[BEGIN Data provided]

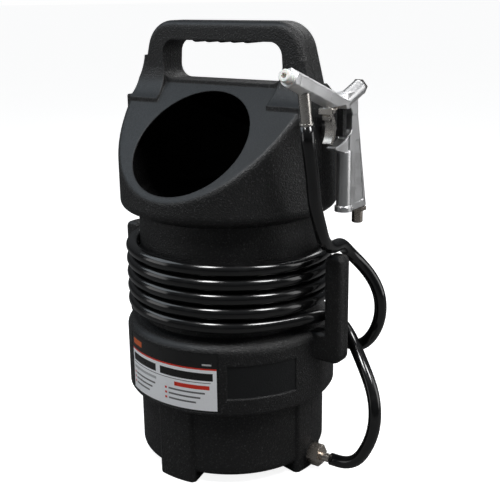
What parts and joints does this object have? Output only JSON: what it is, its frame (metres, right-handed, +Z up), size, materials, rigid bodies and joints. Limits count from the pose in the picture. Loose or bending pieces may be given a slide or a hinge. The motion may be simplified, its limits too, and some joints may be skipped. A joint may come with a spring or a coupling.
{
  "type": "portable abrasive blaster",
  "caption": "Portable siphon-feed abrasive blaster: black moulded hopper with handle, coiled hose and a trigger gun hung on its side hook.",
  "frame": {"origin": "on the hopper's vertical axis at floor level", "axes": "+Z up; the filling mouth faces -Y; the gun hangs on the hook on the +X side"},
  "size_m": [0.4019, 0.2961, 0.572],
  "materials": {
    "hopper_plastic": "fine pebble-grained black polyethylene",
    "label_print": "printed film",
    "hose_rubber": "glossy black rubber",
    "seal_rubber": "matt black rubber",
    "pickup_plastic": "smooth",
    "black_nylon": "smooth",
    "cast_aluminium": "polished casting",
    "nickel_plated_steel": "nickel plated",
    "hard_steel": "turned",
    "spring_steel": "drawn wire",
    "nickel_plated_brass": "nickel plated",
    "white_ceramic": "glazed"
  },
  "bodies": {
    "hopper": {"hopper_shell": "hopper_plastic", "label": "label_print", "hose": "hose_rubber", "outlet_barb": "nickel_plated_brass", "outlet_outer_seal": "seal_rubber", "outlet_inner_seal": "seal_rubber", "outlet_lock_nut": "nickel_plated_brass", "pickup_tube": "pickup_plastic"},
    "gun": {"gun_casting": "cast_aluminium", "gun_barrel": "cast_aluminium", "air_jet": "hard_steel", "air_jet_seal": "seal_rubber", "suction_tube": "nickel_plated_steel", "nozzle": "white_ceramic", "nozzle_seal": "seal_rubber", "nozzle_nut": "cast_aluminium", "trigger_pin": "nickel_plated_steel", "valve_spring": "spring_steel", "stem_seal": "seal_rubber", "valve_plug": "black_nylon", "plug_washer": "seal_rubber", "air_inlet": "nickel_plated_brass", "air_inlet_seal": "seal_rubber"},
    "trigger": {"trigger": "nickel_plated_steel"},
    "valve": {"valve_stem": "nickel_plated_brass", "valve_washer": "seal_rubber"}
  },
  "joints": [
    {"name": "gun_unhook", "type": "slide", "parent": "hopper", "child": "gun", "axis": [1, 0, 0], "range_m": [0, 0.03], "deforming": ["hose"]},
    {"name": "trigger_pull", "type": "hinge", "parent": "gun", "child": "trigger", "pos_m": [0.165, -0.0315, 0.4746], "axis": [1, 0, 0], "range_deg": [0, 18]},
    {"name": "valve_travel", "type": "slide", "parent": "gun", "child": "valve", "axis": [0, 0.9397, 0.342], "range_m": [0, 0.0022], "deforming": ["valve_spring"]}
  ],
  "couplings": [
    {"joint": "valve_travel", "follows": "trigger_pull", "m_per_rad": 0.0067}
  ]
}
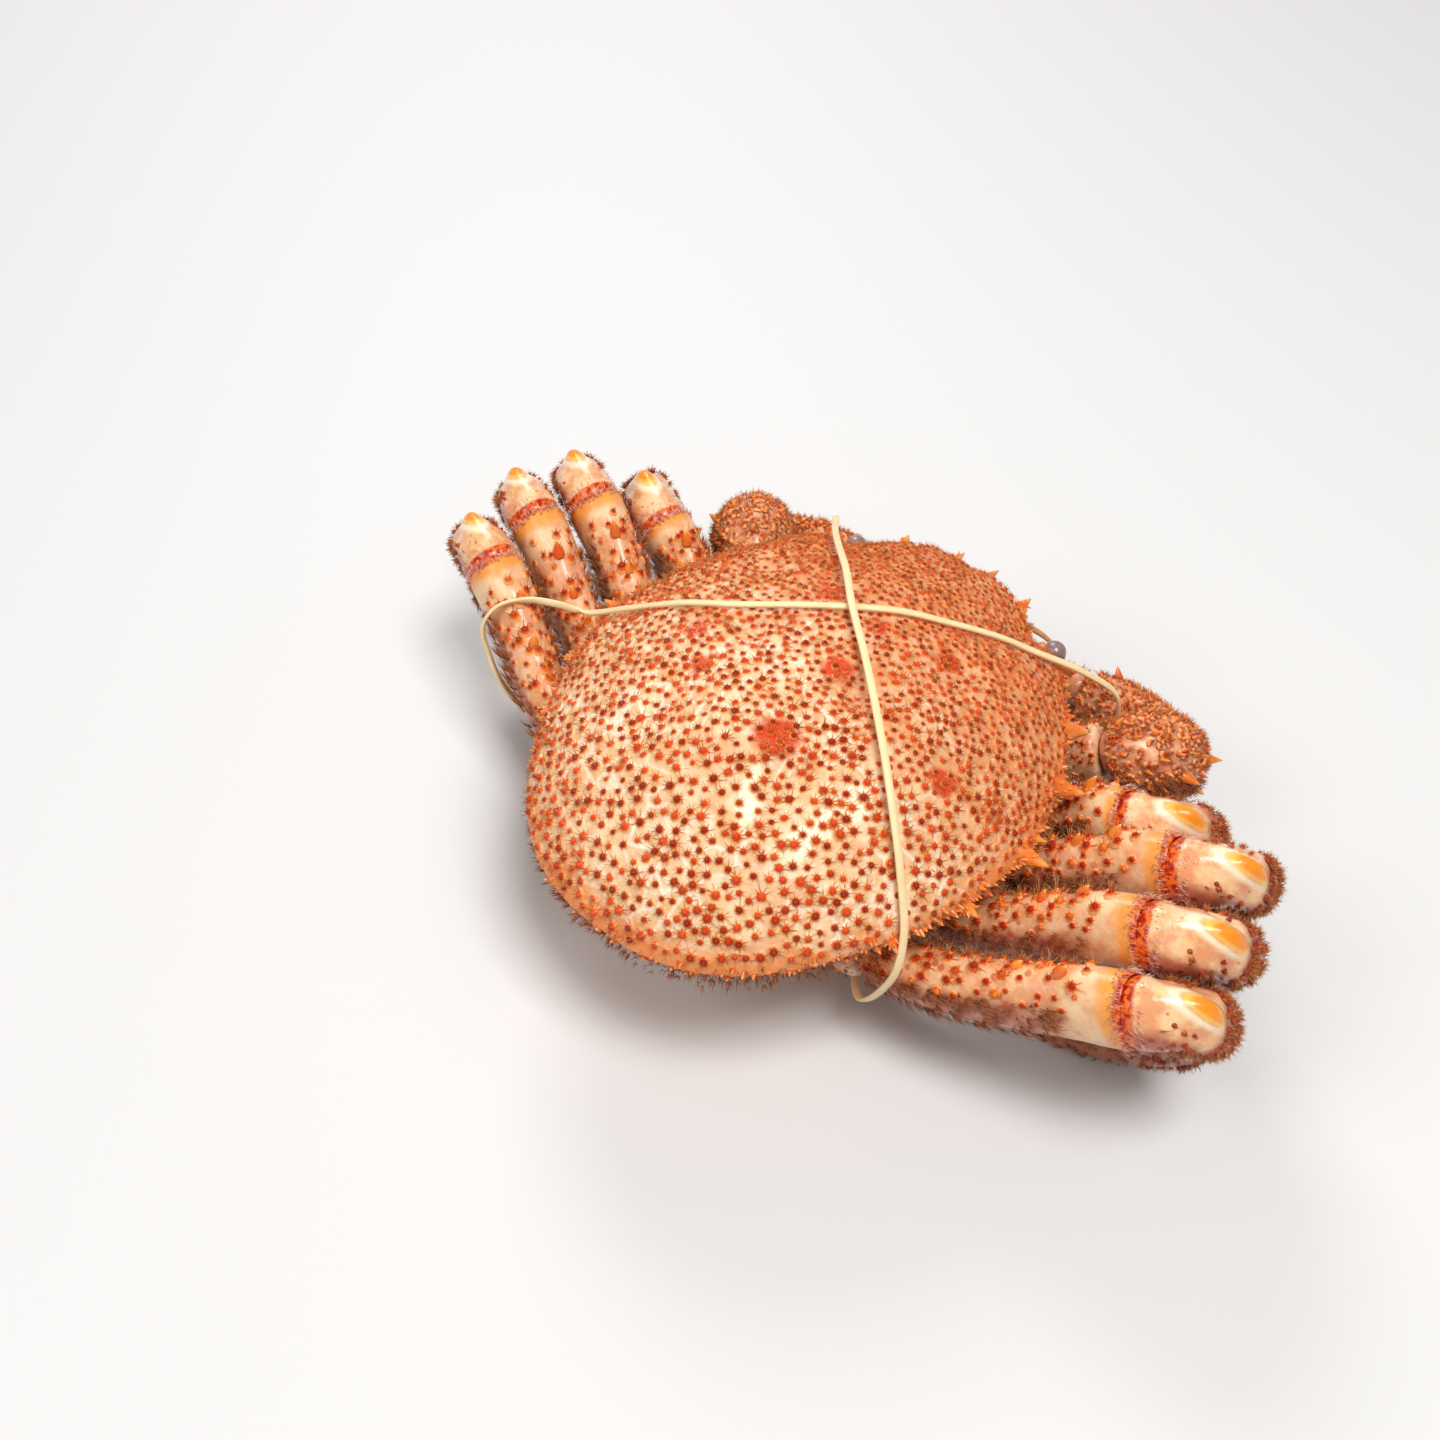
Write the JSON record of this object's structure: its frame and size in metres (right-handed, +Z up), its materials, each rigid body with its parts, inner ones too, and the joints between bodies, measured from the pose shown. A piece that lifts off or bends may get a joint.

[END Data provided]

__Work to do__:
All of the entries should be written out again exactly.

__Exercise solution__:
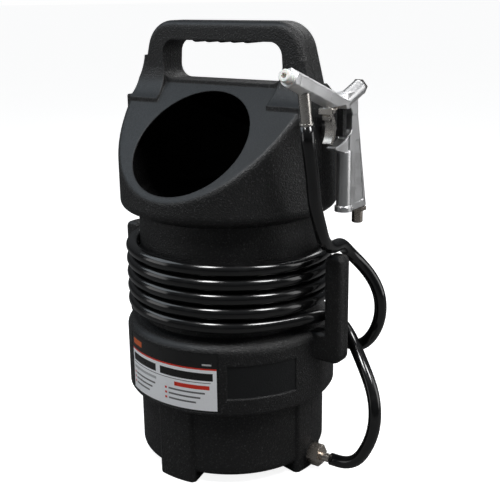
What parts and joints does this object have? Output only JSON: what it is, its frame (metres, right-handed, +Z up), size, materials, rigid bodies and joints. Limits count from the pose in the picture. Loose or bending pieces may be given a slide or a hinge. The motion may be simplified, its limits too, and some joints may be skipped. A joint may come with a spring or a coupling.
{
  "type": "portable abrasive blaster",
  "caption": "Portable siphon-feed abrasive blaster: black moulded hopper with handle, coiled hose and a trigger gun hung on its side hook.",
  "frame": {"origin": "on the hopper's vertical axis at floor level", "axes": "+Z up; the filling mouth faces -Y; the gun hangs on the hook on the +X side"},
  "size_m": [0.4019, 0.2961, 0.572],
  "materials": {
    "hopper_plastic": "fine pebble-grained black polyethylene",
    "label_print": "printed film",
    "hose_rubber": "glossy black rubber",
    "seal_rubber": "matt black rubber",
    "pickup_plastic": "smooth",
    "black_nylon": "smooth",
    "cast_aluminium": "polished casting",
    "nickel_plated_steel": "nickel plated",
    "hard_steel": "turned",
    "spring_steel": "drawn wire",
    "nickel_plated_brass": "nickel plated",
    "white_ceramic": "glazed"
  },
  "bodies": {
    "hopper": {"hopper_shell": "hopper_plastic", "label": "label_print", "hose": "hose_rubber", "outlet_barb": "nickel_plated_brass", "outlet_outer_seal": "seal_rubber", "outlet_inner_seal": "seal_rubber", "outlet_lock_nut": "nickel_plated_brass", "pickup_tube": "pickup_plastic"},
    "gun": {"gun_casting": "cast_aluminium", "gun_barrel": "cast_aluminium", "air_jet": "hard_steel", "air_jet_seal": "seal_rubber", "suction_tube": "nickel_plated_steel", "nozzle": "white_ceramic", "nozzle_seal": "seal_rubber", "nozzle_nut": "cast_aluminium", "trigger_pin": "nickel_plated_steel", "valve_spring": "spring_steel", "stem_seal": "seal_rubber", "valve_plug": "black_nylon", "plug_washer": "seal_rubber", "air_inlet": "nickel_plated_brass", "air_inlet_seal": "seal_rubber"},
    "trigger": {"trigger": "nickel_plated_steel"},
    "valve": {"valve_stem": "nickel_plated_brass", "valve_washer": "seal_rubber"}
  },
  "joints": [
    {"name": "gun_unhook", "type": "slide", "parent": "hopper", "child": "gun", "axis": [1, 0, 0], "range_m": [0, 0.03], "deforming": ["hose"]},
    {"name": "trigger_pull", "type": "hinge", "parent": "gun", "child": "trigger", "pos_m": [0.165, -0.0315, 0.4746], "axis": [1, 0, 0], "range_deg": [0, 18]},
    {"name": "valve_travel", "type": "slide", "parent": "gun", "child": "valve", "axis": [0, 0.9397, 0.342], "range_m": [0, 0.0022], "deforming": ["valve_spring"]}
  ],
  "couplings": [
    {"joint": "valve_travel", "follows": "trigger_pull", "m_per_rad": 0.0067}
  ]
}
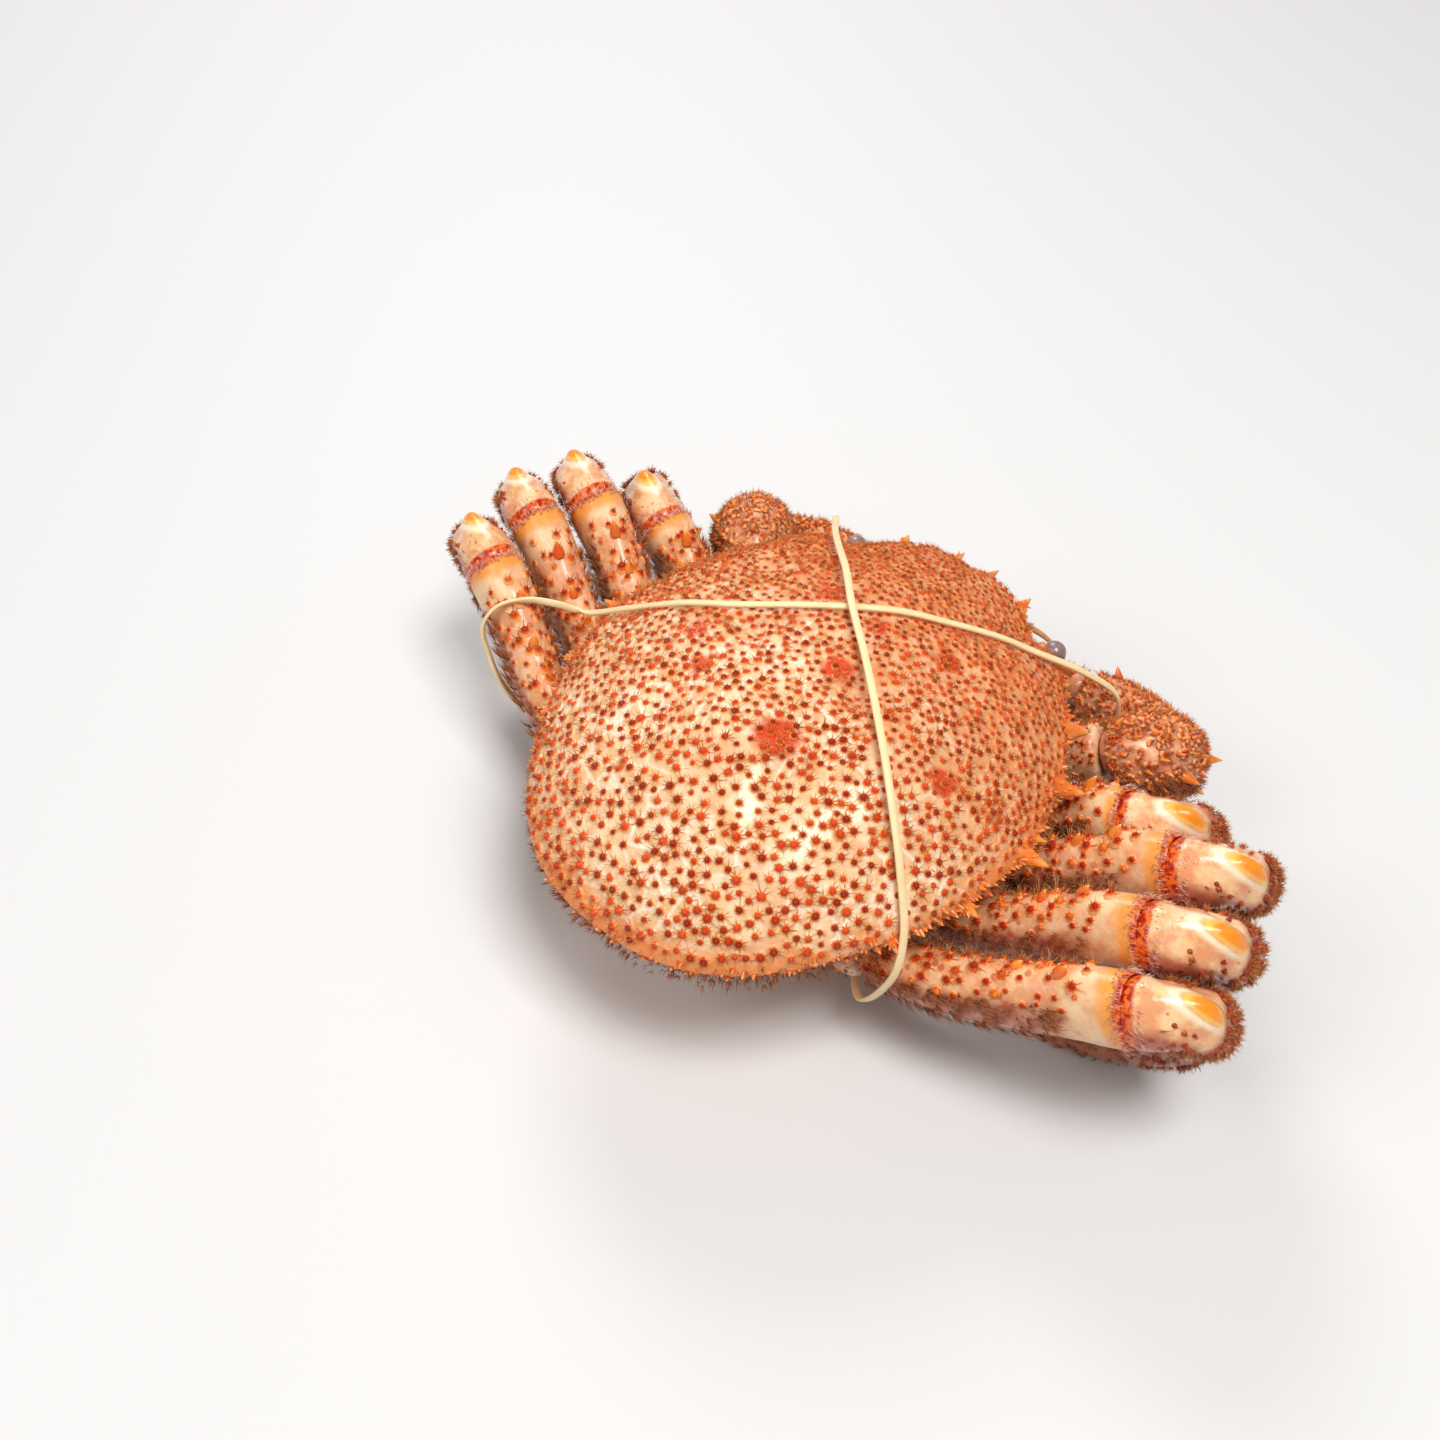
Write the JSON record of this object's structure: its frame and size in metres (right-handed, +Z up), its materials, each rigid body with its parts, inner ones too, and the joints between bodies, measured from the pose shown. A piece that lifts off or bends may get a joint.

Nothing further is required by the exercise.